Water based inks are the cornerstone for sustainable digital printing. Water based inks are complex mixtures of water, nanoparticles (pigments and polymer latex) and other additives. The printing substrate, paper, adds an extra level of complexity. Paper sheets are thin stratified porous media: the top layer often differs from the bulk in structure (coatings) and chemical interaction with the ink particles (fixation agents). The particles dispersed in inks often form films on top of or close to the paper surface. Fundamental understanding of ink penetration into paper and the formation of the particle films can only be obtained when this process can be monitored fast (milliseconds) and with high resolution (several microns). Recently, a breakthrough NMR-imaging technique has been developed at the TU/e (UFI-NMR) allowing ultra-fast-imaging (UFI) of capillary action in thin, porous layers. This new technique offers the opportunity to systematically study uptake of complex fluids in thin stratified porous media.

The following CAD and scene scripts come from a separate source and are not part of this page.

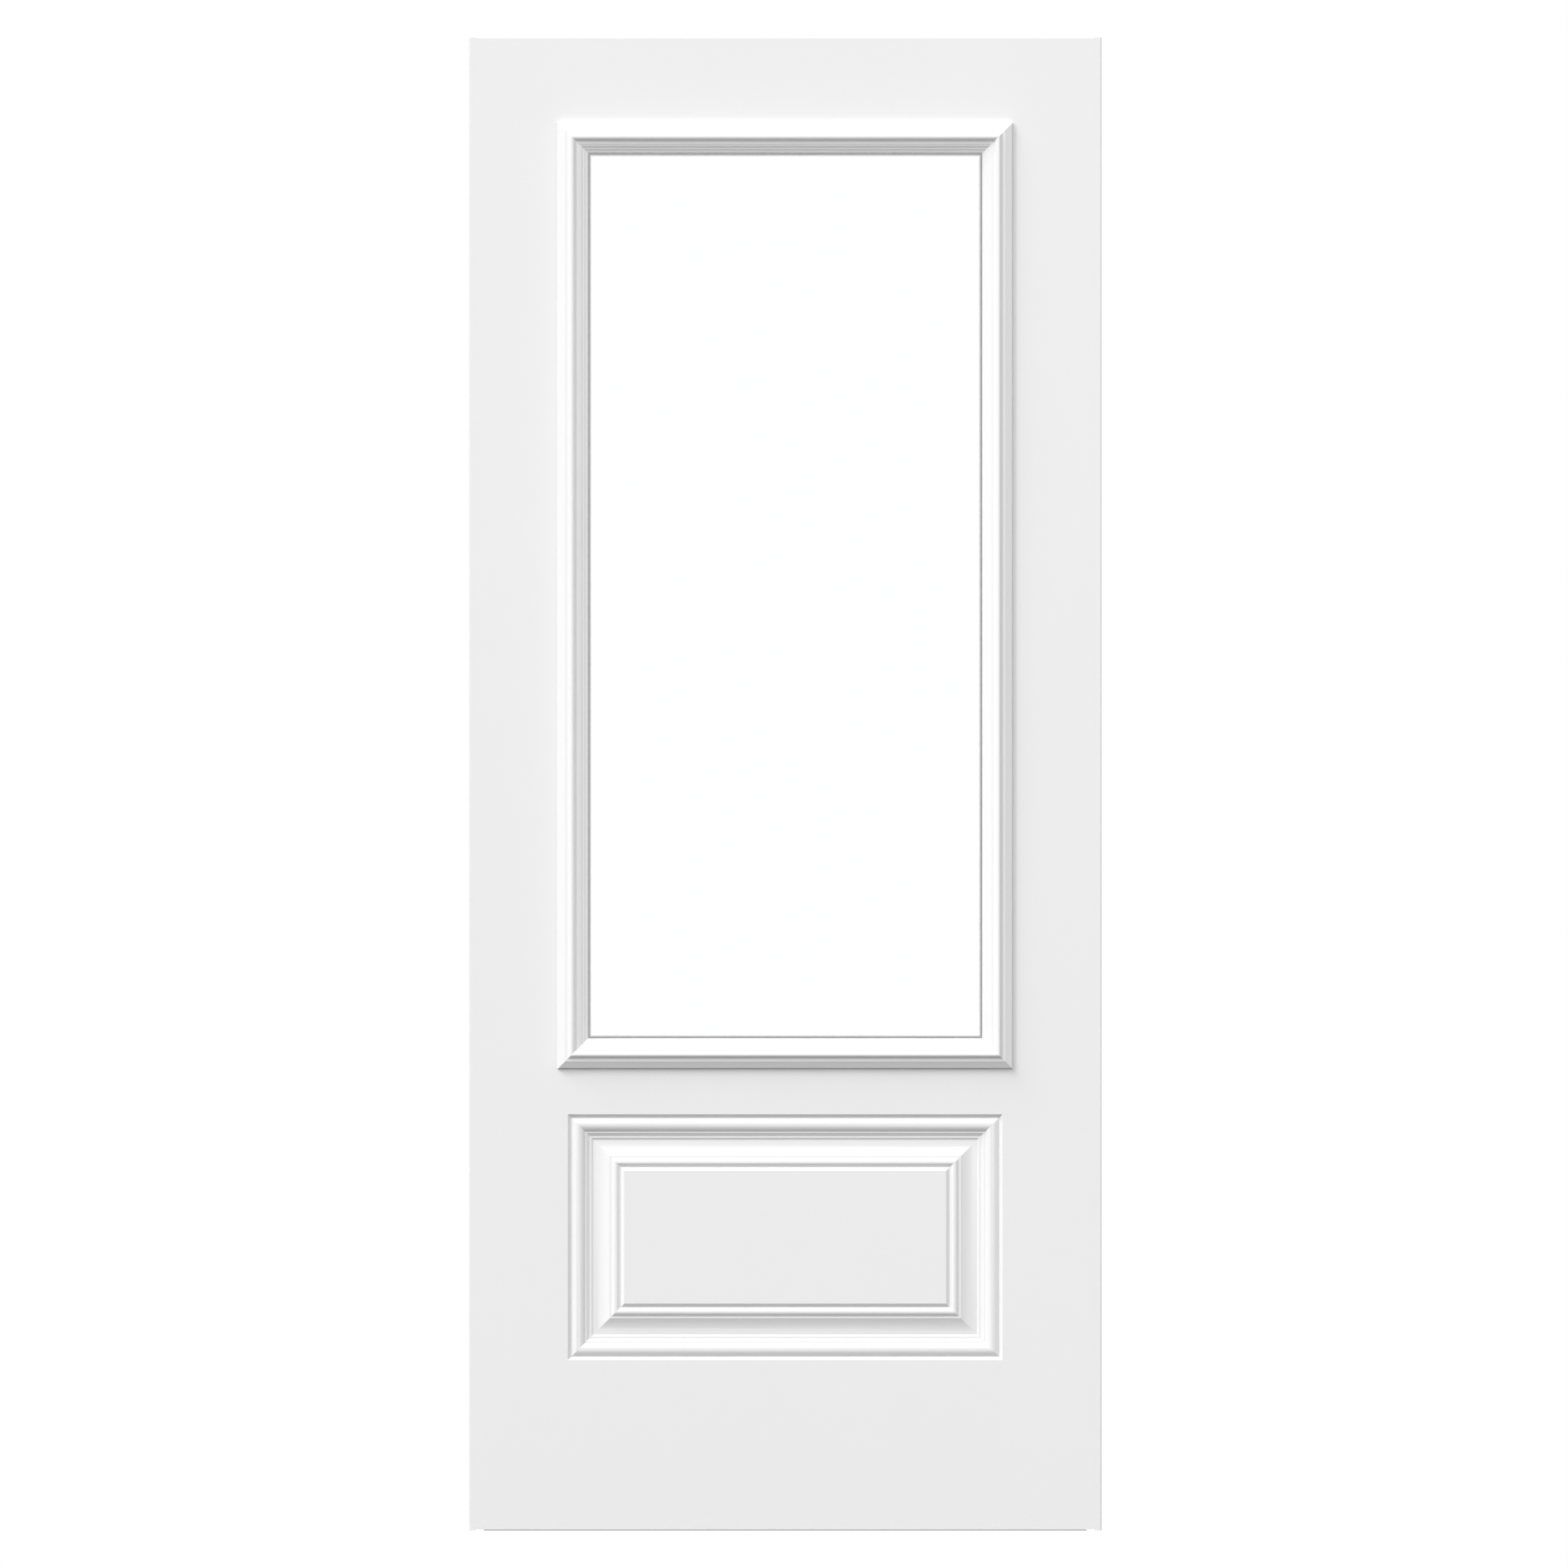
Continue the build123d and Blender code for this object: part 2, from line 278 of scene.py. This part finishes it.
def new_material(name):
    """A material, its shader, and the Object coordinates that its patterns lie on."""
    material = bpy.data.materials.new(name)
    material.use_nodes = True
    nodes = material.node_tree.nodes
    return material, nodes["Principled BSDF"], nodes.new("ShaderNodeTexCoord").outputs["Object"]


def fill(material, socket, value):
    """Give a socket a fixed value, or link another node's output to it."""
    if isinstance(value, bpy.types.NodeSocket):
        material.node_tree.links.new(value, socket)
    else:
        socket.default_value = value


def feed(material, node, **inputs):
    """Fill a node's inputs by name, with _ for a space."""
    for name, value in inputs.items():
        fill(material, node.inputs[name.replace("_", " ")], value)


def add_node(material, kind, settings=None, **inputs):
    """A new node of one kind, with its settings made and its inputs filled."""
    node = material.node_tree.nodes.new(kind)
    for key, value in (settings or {}).items():
        setattr(node, key, value)
    feed(material, node, **inputs)
    return node


def mottle(material, place, **settings):
    """An uneven pattern of soft spots, from 0 to 1."""
    return add_node(material, "ShaderNodeTexNoise", Vector=place, **settings).outputs["Fac"]


def vary(material, pattern, low, high):
    """A number that follows a pattern between two levels."""
    spread = add_node(
        material, "ShaderNodeMapRange", Value=pattern, To_Min=low, To_Max=high
    )
    return spread.outputs["Result"]


def tint(material, pattern, first, second):
    """A colour that follows a pattern from one shade to another."""
    mix = add_node(
        material, "ShaderNodeMix", {"data_type": "RGBA"}, Factor=pattern, A=first, B=second
    )
    return mix.outputs["Result"]


def emboss(material, pattern, strength, distance):
    """A fine relief that follows a pattern."""
    bump = add_node(
        material, "ShaderNodeBump", Strength=strength, Distance=distance, Height=pattern
    )
    return bump.outputs["Normal"]


paint_white, paint_shade = (0.80, 0.80, 0.80, 1), (0.785, 0.785, 0.785, 1)
satin_paint, paint_shader, at = new_material("satin_white_paint")
cloudiness = mottle(satin_paint, at, Scale=5.0, Detail=3.0, Roughness=0.6)
orange_peel = mottle(satin_paint, at, Scale=330.0, Detail=2.0, Roughness=0.5)
feed(
    satin_paint,
    paint_shader,
    Base_Color=tint(satin_paint, cloudiness, paint_white, paint_shade),
    Roughness=vary(satin_paint, cloudiness, low=0.42, high=0.50),
    IOR=1.45,
    Normal=emboss(satin_paint, orange_peel, strength=0.10, distance=0.0003),
)

for node_name, face_y, outwards in (
    ("exterior_skin", outdoor_face, -1),
    ("interior_skin", indoor_face, 1),
):
    skin = press_skin(f"pressed_{node_name}", face_y, outwards)
    skin.data.materials.append(satin_paint)
    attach(skin, "root")
    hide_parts(node_name)

# The light's mouldings
# Eight lengths of thin-walled white moulding, mitred into a frame on each face; their lips press
# the glass unit from both sides, and each hides the raw edge of the opening.
moulding_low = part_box("exterior_hinge_side_moulding")[0]
moulding_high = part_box("exterior_lock_side_moulding")[1]
moulding_middle = (moulding_low.z + moulding_high.z) / 2
half_width = (moulding_high.x - moulding_low.x) / 2
half_height = (moulding_high.z - moulding_low.z) / 2
wall = 0.0024
hollow_start = 0.004
foot_width = 0.010
tape_thickness = 0.0015
foot_level = tape_thickness - (pane_low.y - outdoor_face)

# The moulding's section: distance in from its outer edge, and height out from the door's face
edge_lip_foot, edge_lip_top = (0, 0.0008), (0.0015, 0.0055)
slope_top, ledge_start, bead_start = (0.0092, 0.0090), (0.0099, 0.0096), (0.0120, 0.00985)
bead_rise, bead_top, bead_turn = (0.0158, 0.0119), (0.0191, 0.01395), (0.0236, 0.0115)
bead_foot = (0.0283, 0.0093)
lip_steps = [
    (0.0287, 0.0092),
    (0.0301, 0.0084),
    (0.0320, 0.0079),
    (0.0336, 0.0066),
    (0.0362, 0.0058),
    (0.0376, 0.0047),
    (0.0402, 0.0039),
    (0.0410, 0.0033),
]
lip_width = lip_steps[-1][0]
fin_outer_root, fin_inner_root = (0.0150, 0.0091), (0.0172, 0.0104)
fin_tip = -0.010


def behind(point):
    """The point on the hollow side of the wall, behind one on the face."""
    return point[0], point[1] - wall


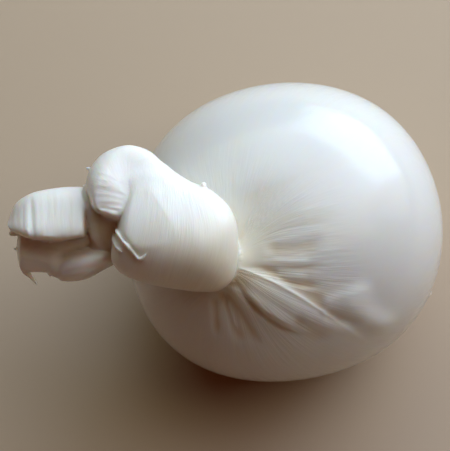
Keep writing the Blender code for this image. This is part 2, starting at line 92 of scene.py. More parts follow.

In this project, both PhDs will have an own focus, contributing to the focal points of the project: a) the role of coatings at the paper-air surface and b) the impact of so-called fixation agents added to paper to bind the ink particles (latex and pigments). The project builds on the results of previous PhD work: the development of the UFI-NMR method and its application to fluid transport. You will become a member of the group Transport in Permeable Media (TPM) of the Applied Physics department. You will work in close collaboration with Canon Production Printing and Covestro, enabling you to access the experimental facilities of these companies and allowing you to work with taylor-made models liquids.
Eindhoven University of Technology (TU/e)
- A master's degree (or an equivalent university degree) in (applied) physics, mechanical or chemical engineering.
- Proven experience with advanced experimental tools.
- Mastering C, C++ and Matlab or similar programming languages.
- A research-oriented attitude.
- Ability to work in an interdisciplinary team and interested in collaborating with industrial partners.
- Motivated to develop your teaching skills and coach students.
- Fluent in spoken and written English (C1 level).
Conditions of employment
A meaningful job in a dynamic and ambitious university, in an interdisciplinary setting and within an international network. You will work on a beautiful, green campus within walking distance of the central train station. In addition, we offer you:
- Full-time employment for four years, with an intermediate evaluation (go/no-go) after nine months. You will spend 10% of your employment on teaching tasks.
- Salary and benefits (such as a pension scheme, paid pregnancy and maternity leave, partially paid parental leave) in accordance with the Collective Labour Agreement for Dutch Universities, scale PhD (min. € 2541,- max. € 3247,-).
- A year-end bonus of 8.3% and annual vacation pay of 8%.
- High-quality training programs and other support to grow into a self-aware, autonomous scientific researcher. At TU/e we challenge you to take charge of your own learning process.
- An excellent technical infrastructure, on-campus children's day care and sports facilities.
- An allowance for commuting, working from home and internet costs.
- A Staff Immigration Team and a tax compensation scheme (the 30% facility) for international candidates when you meet the requirement.